Compile every line that includes the word "code".
┌────────
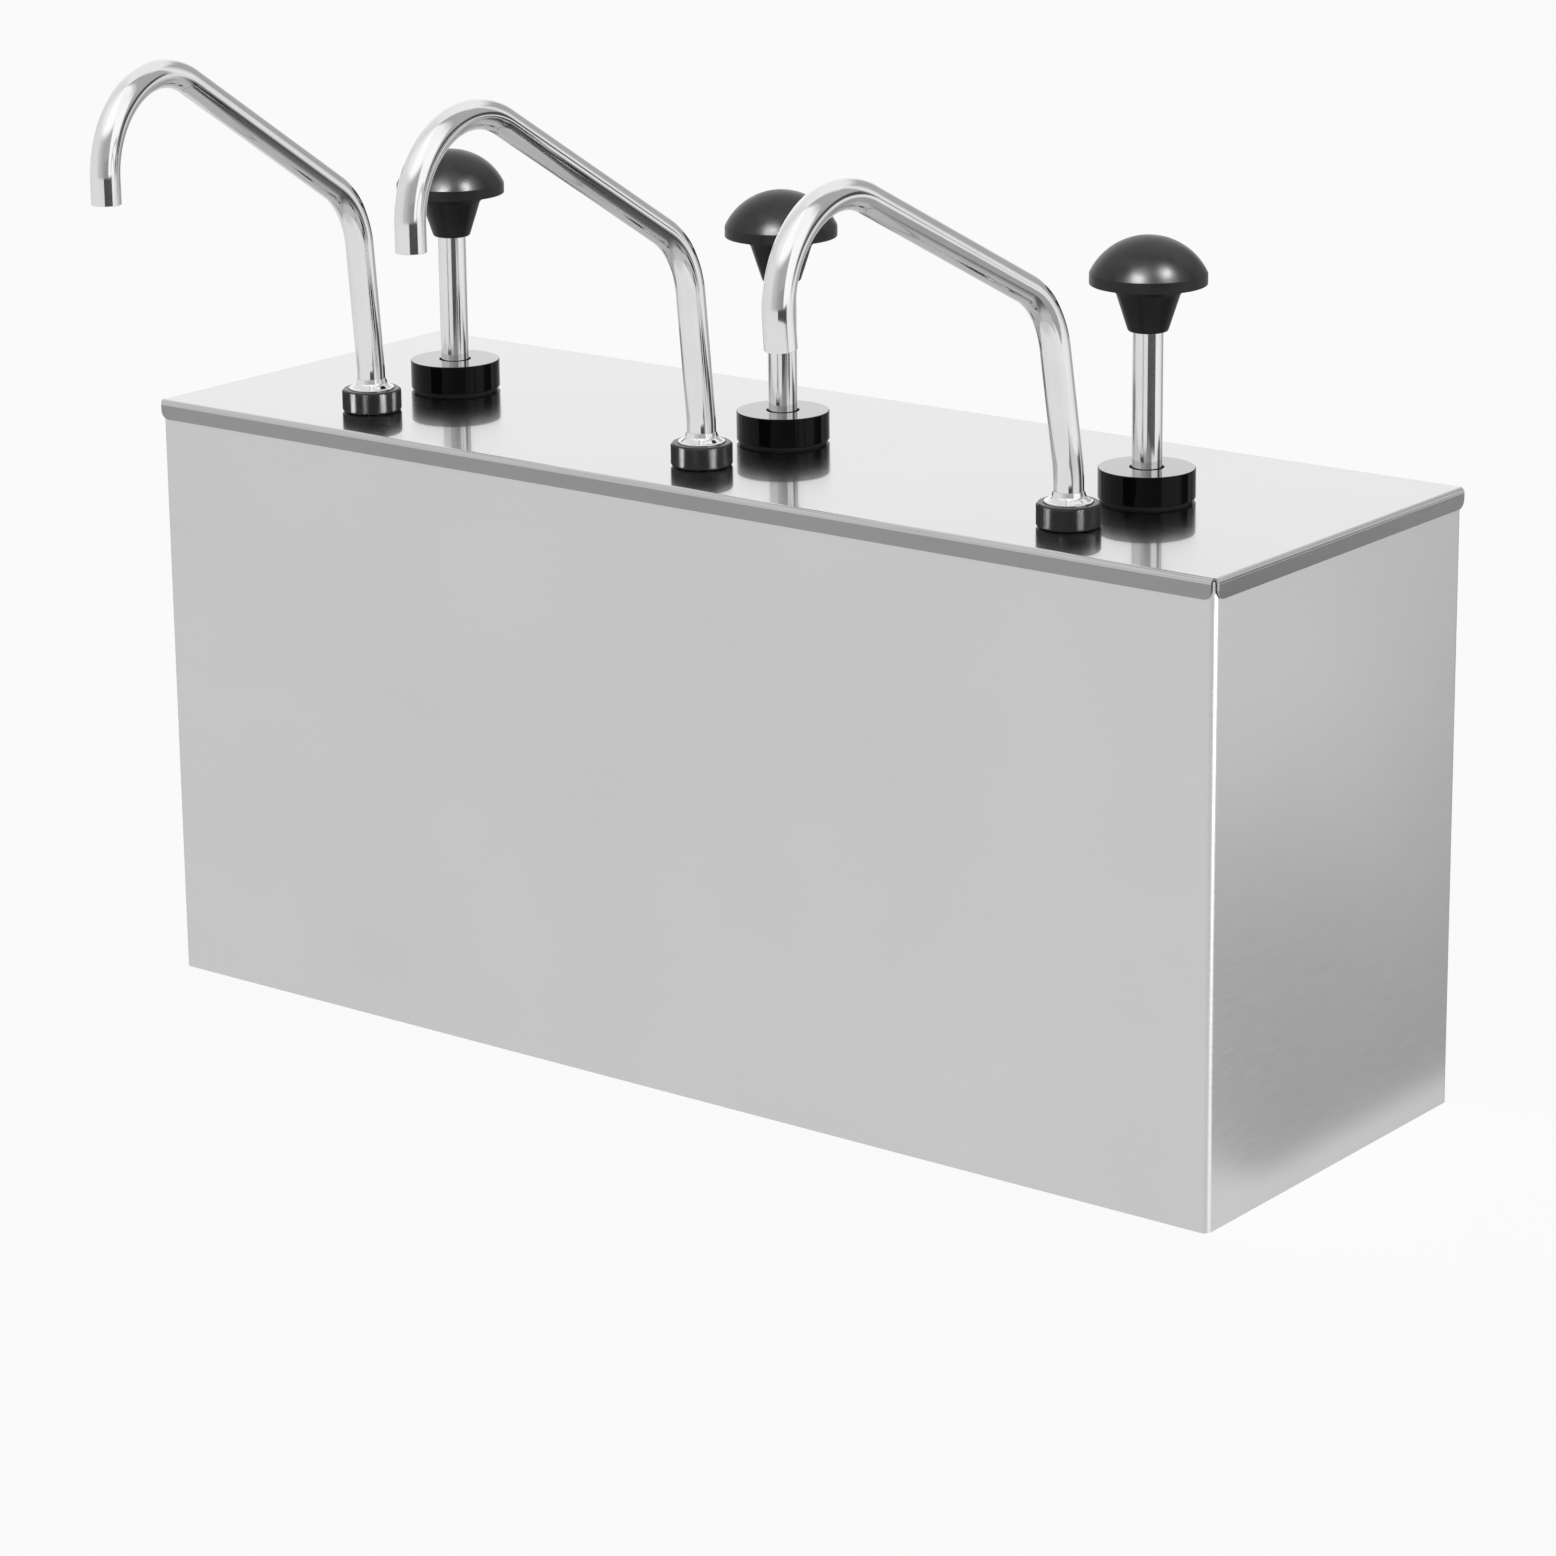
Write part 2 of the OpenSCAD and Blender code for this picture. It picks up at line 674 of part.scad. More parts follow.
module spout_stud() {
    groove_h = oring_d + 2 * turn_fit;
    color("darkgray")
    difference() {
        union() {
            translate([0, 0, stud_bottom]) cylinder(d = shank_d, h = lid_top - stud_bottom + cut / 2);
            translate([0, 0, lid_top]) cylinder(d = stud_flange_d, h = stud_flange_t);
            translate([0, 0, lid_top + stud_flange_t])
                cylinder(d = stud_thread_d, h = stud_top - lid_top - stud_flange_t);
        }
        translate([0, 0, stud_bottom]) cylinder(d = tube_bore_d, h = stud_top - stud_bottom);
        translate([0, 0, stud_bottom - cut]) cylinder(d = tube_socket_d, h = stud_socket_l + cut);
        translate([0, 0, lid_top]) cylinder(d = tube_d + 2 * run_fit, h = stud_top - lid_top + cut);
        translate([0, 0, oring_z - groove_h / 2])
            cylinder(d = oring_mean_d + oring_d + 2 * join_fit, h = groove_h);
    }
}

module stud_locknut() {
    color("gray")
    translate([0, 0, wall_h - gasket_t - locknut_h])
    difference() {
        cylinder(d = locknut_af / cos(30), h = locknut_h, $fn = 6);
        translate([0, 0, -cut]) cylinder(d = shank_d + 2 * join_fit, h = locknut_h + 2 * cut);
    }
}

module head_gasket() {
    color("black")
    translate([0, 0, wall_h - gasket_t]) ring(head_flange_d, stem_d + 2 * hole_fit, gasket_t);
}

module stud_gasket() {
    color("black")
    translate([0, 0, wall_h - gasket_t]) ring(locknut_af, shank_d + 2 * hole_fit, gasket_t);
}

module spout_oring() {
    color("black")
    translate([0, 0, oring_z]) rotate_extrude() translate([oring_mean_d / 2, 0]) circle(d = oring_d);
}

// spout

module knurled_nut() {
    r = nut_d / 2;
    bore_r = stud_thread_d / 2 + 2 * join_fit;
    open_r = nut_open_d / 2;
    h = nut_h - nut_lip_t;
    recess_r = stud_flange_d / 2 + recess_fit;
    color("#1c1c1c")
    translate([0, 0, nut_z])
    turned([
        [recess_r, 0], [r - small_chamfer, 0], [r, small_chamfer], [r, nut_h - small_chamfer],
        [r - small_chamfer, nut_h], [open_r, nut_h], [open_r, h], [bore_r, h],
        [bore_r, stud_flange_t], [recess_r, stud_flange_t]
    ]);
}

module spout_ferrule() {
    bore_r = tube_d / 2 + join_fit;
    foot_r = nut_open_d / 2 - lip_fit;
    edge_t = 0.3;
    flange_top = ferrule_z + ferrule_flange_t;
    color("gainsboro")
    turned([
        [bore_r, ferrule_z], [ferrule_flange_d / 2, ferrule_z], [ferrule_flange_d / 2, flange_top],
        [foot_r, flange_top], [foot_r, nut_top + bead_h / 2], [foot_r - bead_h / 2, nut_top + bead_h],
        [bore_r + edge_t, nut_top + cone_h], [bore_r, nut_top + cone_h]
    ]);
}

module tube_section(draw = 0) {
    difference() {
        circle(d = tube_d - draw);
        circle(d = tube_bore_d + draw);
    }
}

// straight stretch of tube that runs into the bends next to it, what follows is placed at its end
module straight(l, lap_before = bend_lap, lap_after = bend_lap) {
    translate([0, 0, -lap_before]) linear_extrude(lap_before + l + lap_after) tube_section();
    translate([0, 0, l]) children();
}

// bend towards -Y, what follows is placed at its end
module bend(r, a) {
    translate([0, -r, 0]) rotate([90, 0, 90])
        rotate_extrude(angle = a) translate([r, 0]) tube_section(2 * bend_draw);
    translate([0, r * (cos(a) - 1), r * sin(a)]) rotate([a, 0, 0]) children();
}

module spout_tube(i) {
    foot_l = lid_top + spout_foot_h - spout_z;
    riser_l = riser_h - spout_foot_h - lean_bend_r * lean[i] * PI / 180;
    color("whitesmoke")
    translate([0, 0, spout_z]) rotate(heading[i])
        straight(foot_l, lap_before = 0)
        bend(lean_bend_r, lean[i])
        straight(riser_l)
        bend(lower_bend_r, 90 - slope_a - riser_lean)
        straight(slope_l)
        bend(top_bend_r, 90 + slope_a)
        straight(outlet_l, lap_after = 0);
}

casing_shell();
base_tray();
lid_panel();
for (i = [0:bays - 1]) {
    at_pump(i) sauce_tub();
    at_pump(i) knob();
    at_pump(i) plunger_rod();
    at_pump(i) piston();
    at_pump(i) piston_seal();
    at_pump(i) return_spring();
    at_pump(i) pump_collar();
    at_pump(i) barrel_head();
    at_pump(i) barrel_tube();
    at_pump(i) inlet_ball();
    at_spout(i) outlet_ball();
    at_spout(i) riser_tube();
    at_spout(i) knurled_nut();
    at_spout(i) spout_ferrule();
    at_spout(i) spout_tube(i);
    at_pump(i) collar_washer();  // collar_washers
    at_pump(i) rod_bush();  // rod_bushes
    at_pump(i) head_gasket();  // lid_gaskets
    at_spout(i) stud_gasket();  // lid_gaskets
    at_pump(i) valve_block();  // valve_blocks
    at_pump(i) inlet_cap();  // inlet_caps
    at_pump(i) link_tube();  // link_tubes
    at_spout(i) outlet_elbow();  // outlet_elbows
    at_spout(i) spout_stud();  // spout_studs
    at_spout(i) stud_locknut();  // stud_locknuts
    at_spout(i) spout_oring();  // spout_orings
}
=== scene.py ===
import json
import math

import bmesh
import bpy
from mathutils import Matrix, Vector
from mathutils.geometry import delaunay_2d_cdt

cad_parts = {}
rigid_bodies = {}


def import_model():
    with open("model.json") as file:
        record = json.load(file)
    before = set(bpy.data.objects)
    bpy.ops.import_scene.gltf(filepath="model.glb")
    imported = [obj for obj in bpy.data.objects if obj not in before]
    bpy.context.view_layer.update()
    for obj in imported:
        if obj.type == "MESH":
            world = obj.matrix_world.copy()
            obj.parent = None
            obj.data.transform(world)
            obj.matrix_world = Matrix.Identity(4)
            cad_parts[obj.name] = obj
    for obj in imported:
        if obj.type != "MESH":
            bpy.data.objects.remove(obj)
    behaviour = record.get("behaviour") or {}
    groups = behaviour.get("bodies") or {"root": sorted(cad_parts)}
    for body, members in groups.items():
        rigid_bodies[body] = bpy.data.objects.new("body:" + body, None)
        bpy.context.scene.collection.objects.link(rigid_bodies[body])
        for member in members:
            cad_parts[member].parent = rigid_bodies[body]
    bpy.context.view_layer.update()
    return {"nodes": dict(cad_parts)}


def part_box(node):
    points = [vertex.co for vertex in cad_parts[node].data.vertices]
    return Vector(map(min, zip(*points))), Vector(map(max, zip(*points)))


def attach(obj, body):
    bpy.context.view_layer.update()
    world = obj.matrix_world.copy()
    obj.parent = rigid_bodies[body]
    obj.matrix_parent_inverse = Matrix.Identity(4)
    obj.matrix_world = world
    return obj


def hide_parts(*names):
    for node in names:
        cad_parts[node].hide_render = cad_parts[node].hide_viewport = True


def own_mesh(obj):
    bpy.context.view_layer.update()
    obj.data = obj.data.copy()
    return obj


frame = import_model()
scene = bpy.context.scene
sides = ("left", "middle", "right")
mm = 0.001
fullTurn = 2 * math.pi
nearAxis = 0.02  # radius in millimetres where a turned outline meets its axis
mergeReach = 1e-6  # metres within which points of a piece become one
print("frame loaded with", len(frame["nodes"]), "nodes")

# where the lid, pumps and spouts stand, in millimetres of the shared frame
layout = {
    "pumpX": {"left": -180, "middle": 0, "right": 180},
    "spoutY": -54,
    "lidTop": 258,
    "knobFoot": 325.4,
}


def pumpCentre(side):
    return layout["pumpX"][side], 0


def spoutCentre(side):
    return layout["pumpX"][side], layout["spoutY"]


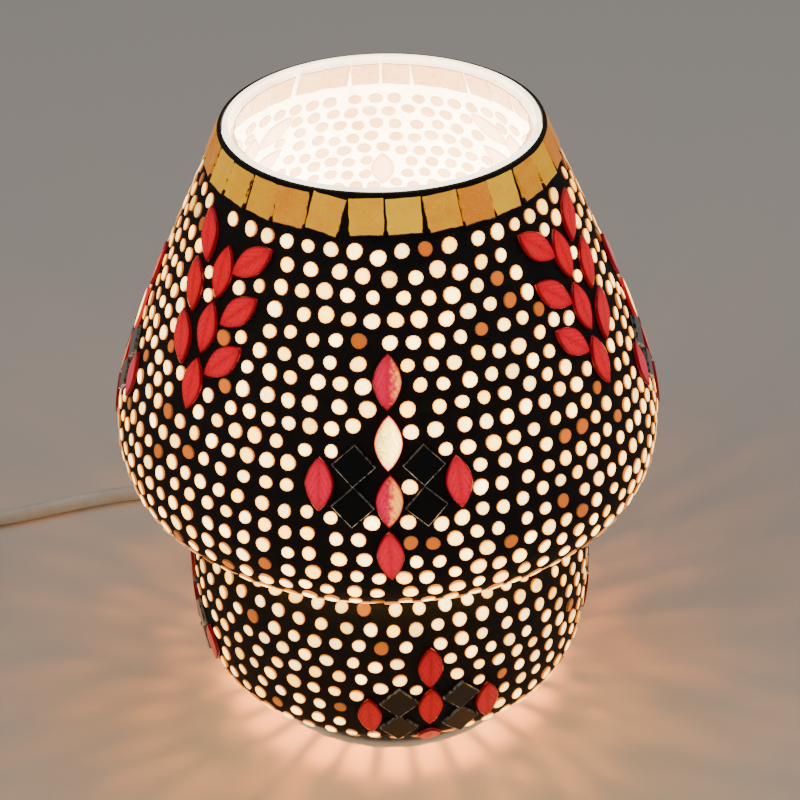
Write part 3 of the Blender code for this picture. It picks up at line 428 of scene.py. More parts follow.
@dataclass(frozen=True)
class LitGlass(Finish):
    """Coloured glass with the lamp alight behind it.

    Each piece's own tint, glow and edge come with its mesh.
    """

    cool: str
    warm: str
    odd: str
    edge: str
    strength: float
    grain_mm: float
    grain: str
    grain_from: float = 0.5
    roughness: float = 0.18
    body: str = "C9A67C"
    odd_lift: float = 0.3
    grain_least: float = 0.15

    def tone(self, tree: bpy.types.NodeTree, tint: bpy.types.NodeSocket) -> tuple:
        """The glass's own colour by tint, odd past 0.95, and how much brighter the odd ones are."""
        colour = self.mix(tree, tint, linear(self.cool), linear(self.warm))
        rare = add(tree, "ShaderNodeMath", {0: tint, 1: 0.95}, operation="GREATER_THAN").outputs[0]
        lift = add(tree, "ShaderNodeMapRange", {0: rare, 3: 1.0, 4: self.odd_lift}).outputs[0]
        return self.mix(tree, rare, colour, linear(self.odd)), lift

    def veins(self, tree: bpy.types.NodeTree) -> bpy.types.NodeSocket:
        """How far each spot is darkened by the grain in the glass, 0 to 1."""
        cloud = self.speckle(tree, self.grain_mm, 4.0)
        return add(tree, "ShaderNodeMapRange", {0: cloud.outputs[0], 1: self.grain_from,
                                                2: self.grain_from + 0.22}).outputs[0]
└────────
CORRECT RESULT -
Write part 2 of the OpenSCAD and Blender code for this picture. It picks up at line 674 of part.scad. More parts follow.
Write part 3 of the Blender code for this picture. It picks up at line 428 of scene.py. More parts follow.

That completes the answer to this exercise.